Monday, October 18, 2010; A18

THERE WOULD NEVER be a good time to find out that vast numbers of home foreclosures have been tainted by flawed or phony documentation. Now is an especially bad moment: In September, lenders foreclosed on 102,000 houses, a record for a single month. More are in the pipeline. Of course, it's election season, which is not exactly conducive to a calm, deliberate policy response. Politicians and interest groups are demanding solutions before anyone fully understands the problem.

So far, though, the Obama administration has shown admirable political courage; it has launched an investigation but stopped short of ordering a national moratorium on foreclosures, as many have urged. Advocates of a moratorium say that it's the only way to ensure that no one loses a home improperly. Ally Financial Inc.'s GMAC Mortgage and JPMorgan Chase have voluntarily suspended foreclosures in 23 states, and Bank of America has suspended foreclosures in all 50 states. But the administration argues correctly that a federally ordered moratorium, on balance, would make matters worse.
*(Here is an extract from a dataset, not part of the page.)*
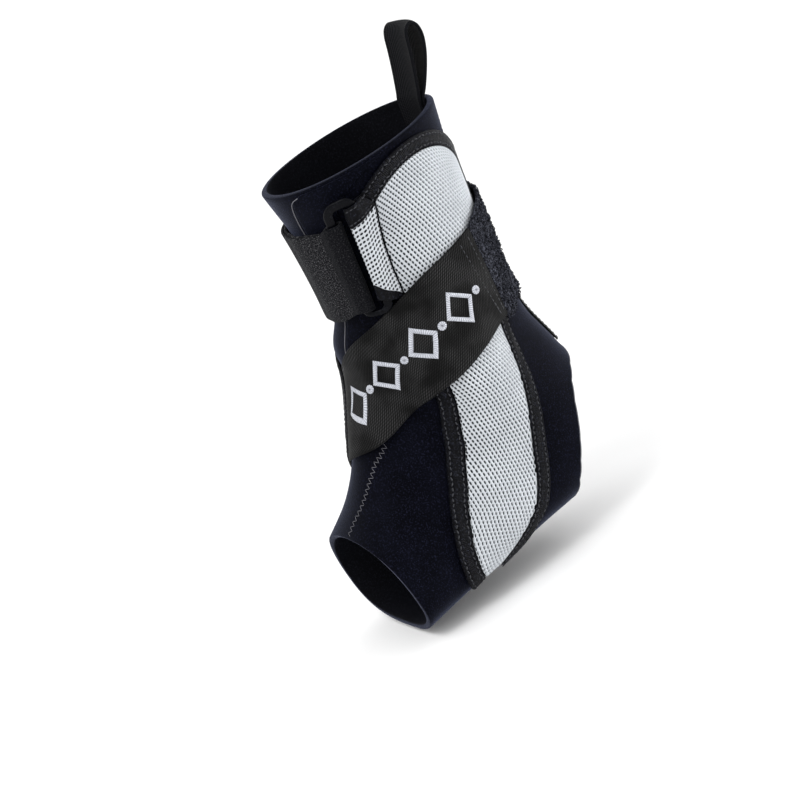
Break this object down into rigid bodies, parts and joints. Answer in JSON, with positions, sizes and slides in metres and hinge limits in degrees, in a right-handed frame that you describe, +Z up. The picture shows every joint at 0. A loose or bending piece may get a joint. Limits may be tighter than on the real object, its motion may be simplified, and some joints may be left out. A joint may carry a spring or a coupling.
{
  "type": "ankle brace",
  "caption": "Soft ankle brace for a right foot with open heel, mesh side panels, a woven strap over the instep, an upper strap through a ring, and a pull loop behind.",
  "frame": {"origin": "middle of the ankle, where the foot and leg sit in the brace", "axes": "+Z up the leg, -Y to the toes, +X to the inner (medial) side"},
  "size_m": [0.0922, 0.1374, 0.2358],
  "materials": {
    "sleeve": "black navy jersey over foam",
    "mesh": "light grey spacer mesh",
    "binding": "black folded binding",
    "webbing": "black twill webbing",
    "pile": "dark grey loop pile",
    "strap": "charcoal elastic",
    "ring": "satin moulded",
    "tape": "black ribbed tape"
  },
  "bodies": {
    "root": {"leg_sleeve_medial": "sleeve", "leg_sleeve_lateral": "sleeve", "foot_sleeve_medial": "sleeve", "foot_sleeve_lateral": "sleeve", "front_flap": "sleeve", "medial_mesh_panel": "mesh", "lateral_mesh_panel": "mesh", "medial_back_binding": "binding", "medial_front_binding": "binding", "lateral_back_binding": "binding", "lateral_front_binding": "binding", "strap_webbing": "webbing", "strap_pile": "pile", "strap_end": "strap", "cinch_ring": "ring", "ring_tab_mesh": "mesh", "ring_tab_top_binding": "binding", "ring_tab_low_binding": "binding", "back_tape": "tape", "pull_loop": "tape"}
  },
  "joints": []
}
Right now, the national home vacancy rate is about 10.9 percent -- well above the historical average of 7.7 percent, according to Deutsche Bank. Taking into account impending foreclosures, population growth and other factors, it will take until mid-2012 to work through this excess inventory, which amounts to about 4 million homes. Anything that delays this process also postpones the inevitable bottoming out and ultimate stabilization of the U.S. housing market -- and the resumption of broader economic growth. Indeed, banks have already aborted many sales because of concerns over documentation, costing would-be home buyers thousands of dollars each and leaving their families in limbo.

To be sure, the revelations of "robo-signing" and other sloppy or unlawful methods are disturbing. There are big lessons to be learned, especially about how mass securitization of poorly underwritten home loans may have swamped the states' antiquated, cumbersome property registration and foreclosure procedures. It is also true that the scandal underscores the failure of the Obama administration's efforts to prevent foreclosures.

But what matters most is whether the misconduct caused large numbers of people to lose homes they otherwise could have kept. And so far, officials have found no evidence of that. This is logical. The robo-signed affidavits at issue were part of a technical review of documents, not the actual determination of a borrower's delinquency. By the time robo-signers put pen to paper, default had been well established. An ironic consequence of diverting staff to fixing affidavits now is that it leaves fewer people to modify salvageable loans.

Anyone involved in fraud or misconduct should be held accountable. But a federally mandated halt to foreclosures could harm the very homeowners and home buyers it purports to help. The Obama team is wise to resist it.